How old Osama has anything to do with admiring the Third Reich, we will never know.  It is quite one thing to say that jihadis are totalitarian and use the same methods of violence and an ethic that the ends justify the means–all of which I grant you without a fight–and another to say that these people “embrace the Third Reich,” as if they were members of the NDP sitting around singing Nur der Freiheit gehoert unser Leben and thinking wistfully on the New Order that might have been.  In fact, from everything we think we know about him, Osama pines for the good old days of Cordoba and the Caliphate and probably does not give a thought to the ideology of a failed secular Western megalomaniac–unless he could find in it some useful rhetorical point to use against us.  The people who seem more preoccupied with the legacy of said megalomaniac are people who write political commentary in this country.  They need to turn off the History Channel and pick up a book about, oh, I don’t know, Venice or maybe the history of salt.  Then we could hear them make equally inane comparisons between Osama and Enrico Dandolo, which would be just as stupid but might be more entertaining. 

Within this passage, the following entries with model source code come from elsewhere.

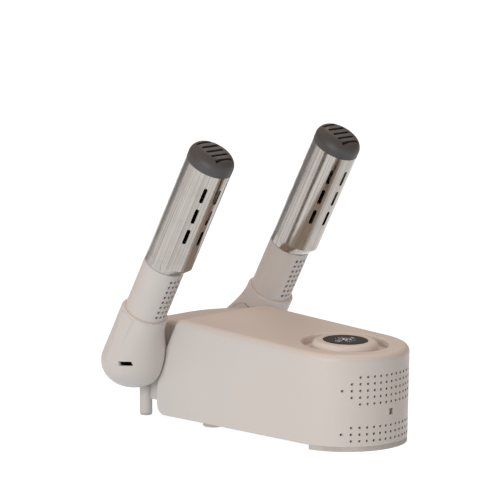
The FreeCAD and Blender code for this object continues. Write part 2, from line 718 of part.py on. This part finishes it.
def left_elbow_shell():
    outer = elbow_form(0, ELBOW_FACE_Y, COLLAR_TOP).cut(collar_rounding(1.8))
    shell = outer.cut(elbow_form(ELBOW_WALL, ELBOW_FACE_Y - 1, TUBE_START))
    shell = shell.cut(cylinder(0, ARM_Y, TUBE_START - 1, TUBE_RADIUS + 0.05, 40))
    bosses = plate_fixings(2.2, ELBOW_FACE_Y + 2.8, 95).common(elbow_form(1.0, ELBOW_FACE_Y, TUBE_START))
    shell = shell.fuse(bosses).cut(plate_fixings(0.85, 40, ELBOW_FACE_Y + 9))
    return arm_placed(shell).cut(snap_window())


def snap_window():
    """Small oblong catch window in the elbow's outer face, level when the arm leans forward."""
    return box(PIVOT_X + 10.5, PIVOT_X + 19.5, 62, 100, PIVOT_Z - 1, PIVOT_Z + 2.6)


def left_elbow_plate():
    """Flat plate that closes the elbow and turns on the spigot, with its catch."""
    slab = box(-60, 60, ELBOW_FACE_Y, ELBOW_FACE_Y + 2.6, -60, TUBE_START - 0.5)
    plate = elbow_form(ELBOW_WALL + 0.1, ELBOW_FACE_Y - 1, TUBE_START - 0.5).common(slab)
    hole = Part.makeCylinder(SPIGOT_RADIUS + RUNNING_FIT, 20, V(0, 45, 0), V(0, 1, 0))
    plate = arm_placed(plate.cut(hole).cut(plate_fixings(0.9, 40, 60)))
    catch = box(PIVOT_X + 17.2, PIVOT_X + 19.2, ELBOW_FACE_Y + 0.5, 74.5, PIVOT_Z - 0.8, PIVOT_Z + 2.4)
    return plate.fuse(catch)


def plate_fixings(radius, y0, y1):
    """Two cylinders, one at each fixing point of the elbow's plate."""
    pieces = []
    for angle in (100, 260):
        x = 20.4 * math.sin(math.radians(angle))
        z = 20.4 * math.cos(math.radians(angle))
        pieces.append(Part.makeCylinder(radius, y1 - y0, V(x, y0, z), V(0, 1, 0)))
    return Part.makeCompound(pieces)


def left_elbow_screws():
    """Two small screws that hold the plate to bosses in the elbow."""
    heads = plate_fixings(1.6, ELBOW_FACE_Y - 0.7, ELBOW_FACE_Y - 0.05)
    shanks = plate_fixings(0.8, ELBOW_FACE_Y - 0.3, ELBOW_FACE_Y + 8)
    return arm_placed(Part.makeCompound([h.fuse(s) for h, s in zip(heads.Solids, shanks.Solids)]))


def left_vent_tube():
    tube = ring(0, ARM_Y, TUBE_START, TUBE_RADIUS, TUBE_RADIUS - TUBE_WALL, TUBE_TOP - TUBE_START)
    outer_edges = [
        edge for edge in tube.Edges
        if edge.BoundBox.ZMin > TUBE_TOP - 0.1 and edge.BoundBox.XMax > TUBE_RADIUS - 0.1
    ]
    tube = tube.makeFillet(0.6, outer_edges)
    holes = []
    for row in range(TUBE_VENT_ROWS):
        z = TUBE_TOP - 6.5 - row * TUBE_VENT_PITCH
        for angle in TUBE_VENT_ANGLES:
            hole = cylinder(TUBE_RADIUS - 6, ARM_Y, z, TUBE_VENT_RADIUS, 12, V(1, 0, 0))
            holes.append(hole.rotated(V(0, ARM_Y, 0), V(0, 0, 1), angle))
    return arm_placed(tube.cut(Part.makeCompound(holes)))


def left_tube_guide():
    """Slide ring inside the top of the tube."""
    return arm_placed(ring(0, ARM_Y, TUBE_TOP - 4.5, TUBE_RADIUS - TUBE_WALL, STEM_RADIUS + RUNNING_FIT, 4))


def left_stem_seal():
    """Ring round the lower end of the sliding stem."""
    inner_wall = TUBE_RADIUS - TUBE_WALL
    return arm_placed(ring(0, ARM_Y, STEM_START, inner_wall - RUNNING_FIT, STEM_RADIUS, 3.5))


def left_head_stem():
    stem = ring(0, ARM_Y, STEM_START, STEM_RADIUS, STEM_RADIUS - STEM_WALL, TUBE_TOP + 3 - STEM_START)
    slot = box(5, 20, ARM_Y - 7, ARM_Y + 7, STEM_START + 6, TUBE_TOP - 7)
    return arm_placed(stem.cut(slot))


def oval(depth, width, shift, z):
    """Closed oval wire across the arm."""
    if depth > width:
        ellipse = Part.Ellipse(V(shift + depth, ARM_Y, z), V(shift, ARM_Y + width, z), V(shift, ARM_Y, z))
    else:
        ellipse = Part.Ellipse(V(shift, ARM_Y + width, z), V(shift - depth, ARM_Y, z), V(shift, ARM_Y, z))
    return Part.Wire([ellipse.toShape()])


def head_form(inset, z0, z1):
    """Head with a short cone that widens forward, then straight oval sides."""
    cone_top = TUBE_TOP + 8.5
    low = oval(TUBE_RADIUS + 0.02 - inset, TUBE_RADIUS - inset, 0, z0)
    wide = oval(HEAD_HALF_DEPTH - inset, HEAD_HALF_WIDTH - inset, HEAD_SHIFT, cone_top)
    cone = Part.makeLoft([low, wide], True, True)
    return cone.fuse(Part.Face(wide).extrude(V(0, 0, z1 - cone_top)))


def slot_cutter(angle, z, length, width):
    """Rounded slot along the arm that goes out through the head's wall at one side."""
    half = width / 2
    body = box(8, 40, -half, half, z, z + length)
    ends = [cylinder(8, 0, h, half, 32, V(1, 0, 0)) for h in (z, z + length)]
    cutter = fused([body] + ends)
    cutter.rotate(V(0, 0, 0), V(0, 0, 1), angle)
    cutter.translate(V(HEAD_SHIFT, ARM_Y, 0))
    return cutter


def left_steel_head():
    outer = head_form(0, TUBE_TOP + 0.4, HEAD_TOP)
    inner = head_form(HEAD_WALL, TUBE_TOP + 0.4, HEAD_TOP + 1)
    inner = inner.common(box(-60, 60, 0, 140, TUBE_TOP + 1.4, 300))
    shell = outer.cut(inner).cut(cylinder(0, ARM_Y, TUBE_TOP - 5, STEM_RADIUS, 20))
    slots = []
    for angle in (-36, 0, 36, 144, 180, 216):
        for i in range(3):
            slots.append(slot_cutter(angle, TUBE_TOP + 36 + i * 20, 11, 3.0))
    return arm_placed(shell.cut(Part.makeCompound(slots)))


def left_head_cap():
    """Rounded plastic nozzle that closes the head, with air slots through its crown."""
    base = oval(HEAD_HALF_DEPTH, HEAD_HALF_WIDTH, HEAD_SHIFT, HEAD_TOP + 0.1)
    crown = Part.Face(base).extrude(V(0, 0, CAP_HEIGHT))
    crown = crown.makeFillet(9.0, [edge for edge in crown.Edges if edge.BoundBox.ZMin > HEAD_TOP + CAP_HEIGHT - 1])
    plug = oval(HEAD_HALF_DEPTH - HEAD_WALL - 0.1, HEAD_HALF_WIDTH - HEAD_WALL - 0.1, HEAD_SHIFT, HEAD_TOP - 6)
    skirt = Part.Face(plug).extrude(V(0, 0, 6.1))
    room = oval(HEAD_HALF_DEPTH - 3.2, HEAD_HALF_WIDTH - 3.2, HEAD_SHIFT, HEAD_TOP - 7)
    room = Part.Face(room).extrude(V(0, 0, CAP_HEIGHT + 3.5))
    room = room.makeFillet(6.0, [edge for edge in room.Edges if edge.BoundBox.ZMin > HEAD_TOP + 5])
    cap = crown.fuse(skirt).cut(room)
    slots = []
    for i in range(5):
        x = HEAD_SHIFT - 12 + i * 6
        slots.append(box(x - 1.2, x + 1.2, ARM_Y - 9, ARM_Y + 9, HEAD_TOP + 4, HEAD_TOP + 30))
    return arm_placed(cap.cut(Part.makeCompound(slots)))


# ---- all nodes ----------------------------------------------------------------------
MIDDLE_NODES = [
    upper_housing, base_tray, base_screws, nose_foot, side_feet, rear_legs, rear_leg_pads,
    rear_hub, hub_floor, mains_inlet, inlet_pins, intake_filter, filter_frame,
    blower_housing, blower_cover, fan_motor, motor_shaft, impeller,
    heater_frame, heater_bars, heater_fins, thermal_cutout, air_manifold,
    control_board, board_components, display_board, button_spring,
    dial_ring, display_carrier, display_lens,
]
SIDE_NODES = [
    left_spigot, left_friction_washer, left_retaining_ring,
    left_elbow_shell, left_elbow_plate, left_elbow_screws, left_vent_tube, left_tube_guide,
    left_head_stem, left_stem_seal, left_steel_head, left_head_cap,
]


def main():
    os.makedirs("parts", exist_ok=True)
    shapes = {make.__name__: make() for make in MIDDLE_NODES}
    for make in SIDE_NODES:
        name = make.__name__
        shapes[name] = make()
        shapes[name.replace("left_", "right_")] = mirrored(shapes[name])
    for name, shape in shapes.items():
        shape.exportStep(f"parts/{name}.step")
    whole = Part.makeCompound(list(shapes.values())).BoundBox
    print(len(shapes), "nodes", [round(v, 2) for v in (whole.XMin, whole.XMax, whole.YMin, whole.YMax, whole.ZMin, whole.ZMax)])
    for name, shape in shapes.items():
        if not shape.isValid() or any(solid.Volume <= 0 for solid in shape.Solids) or not shape.Solids:
            print("check", name, shape.isValid(), len(shape.Solids))


main()
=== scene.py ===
"""Looks of the boot dryer: camera, light, floor, materials and the marks on the display."""
import json
import math

import bmesh
import bpy
from mathutils import Matrix, Vector


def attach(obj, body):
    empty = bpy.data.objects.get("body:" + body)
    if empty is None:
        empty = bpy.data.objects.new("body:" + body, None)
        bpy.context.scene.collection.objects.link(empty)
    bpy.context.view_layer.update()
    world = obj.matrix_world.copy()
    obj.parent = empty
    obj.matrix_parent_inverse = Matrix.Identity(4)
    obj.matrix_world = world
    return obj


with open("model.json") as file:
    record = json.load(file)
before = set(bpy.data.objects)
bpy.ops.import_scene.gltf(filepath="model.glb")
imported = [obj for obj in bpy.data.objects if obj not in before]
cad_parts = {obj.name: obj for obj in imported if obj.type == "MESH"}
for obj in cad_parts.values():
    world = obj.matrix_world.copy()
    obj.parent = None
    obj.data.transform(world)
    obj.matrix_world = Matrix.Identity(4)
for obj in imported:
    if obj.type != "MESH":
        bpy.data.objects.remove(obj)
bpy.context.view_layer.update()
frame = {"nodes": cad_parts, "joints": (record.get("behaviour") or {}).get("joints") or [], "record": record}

MM = 0.001
nodes = frame["nodes"]

# ---- where things are, read from the frame --------------------------------------------
joint_list = {joint["name"]: joint for joint in frame["joints"]}
dial_point = Vector(joint_list["dial_turn"]["pos_m"])
dial_axis = Vector(joint_list["dial_turn"]["axis"])
tube_axis = Vector(joint_list["left_head_slide"]["axis"])
tube_lean = math.atan2(tube_axis.x, tube_axis.z)


# ---- camera ---------------------------------------------------------------------------
CAMERA_AZIMUTH = math.radians(45.0)
CAMERA_ELEVATION = math.radians(9.4)
CAMERA_DISTANCE = 3.5   # metres
CAMERA_LENS = 313.0     # millimetres
AIM_RIGHT = -0.0222     # metres from the origin to the point in the middle of the view
AIM_UP = 0.1442


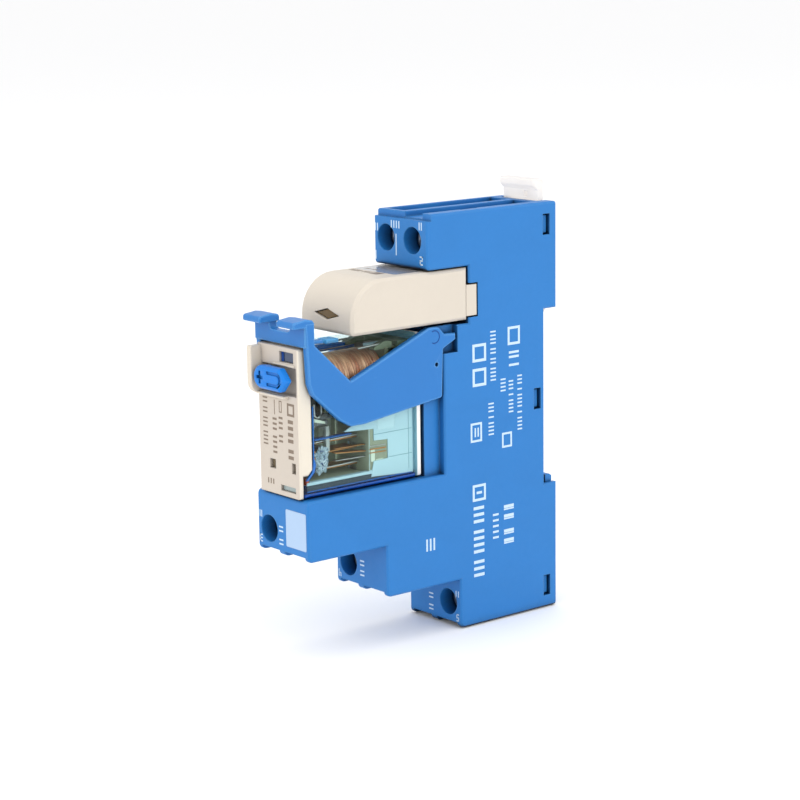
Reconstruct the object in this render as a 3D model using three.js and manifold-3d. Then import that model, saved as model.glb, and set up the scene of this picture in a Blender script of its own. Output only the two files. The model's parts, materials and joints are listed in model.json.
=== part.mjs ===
// Plug-in relay in a screw-terminal rail socket, with a coil module and a retaining clip.
// Millimetres. +Z up, -Y is the front (screws, test button), +Y is the back (rail).
// The origin is the middle of the rail seat: the plane that lies against a 35 mm rail.
import * as THREE from "three";
import { mergeVertices } from "three/addons/utils/BufferGeometryUtils.js";
import Module from "manifold-3d";

const wasm = await Module();
wasm.setup();

// ---- driving dimensions -------------------------------------------------
const W = 7.9; // half the width of the socket: 15.8 mm, one module pitch
const GAP = 0.3; // air between neighbouring pieces
const BACK = 3.27; // how far the feet reach behind the rail seat
const RAIL = 17.67; // half of the rail slot
const SEAT_LOW = -15.9; // raised face that the rail rests on
const SEAT_TOP = 15.9;
const TOP = 38.7; // top of the socket
const FLOOR = -43.1; // underside of the lowest block
const WALL = 1.2; // side wall of the socket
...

Baathism does have certain similarities to fascism–the only “Islamic fascists” in the world are arguably secular Baathists, who are Islamic mostly in name only, and not the Islamists who want them dead–and builds on similar ideas of combining nationalism and socialism.  Baathism’s main origins lie in Arab nationalism and socialism.  The name of the party (Renewal) does suggest a palingenetic drive for restoration, which Stanley Payne has identified as an important element in fascist ideologies, but many other kinds of revolutionary ideologies use the same sort of language (“new birth of freedom” ring any bells?).  But as was made clear time and time again before the war Hussein’s “role model,” so to speak, was Stalin, not Hitler.  That doesn’t say much for Hussein’s taste in role models, but it does suggest that the pervasive desire to link the present fight against al Qaeda, jihadis or just Bad Guys in the Near East as a struggle against the Sons of Nazism is more than a little deranged.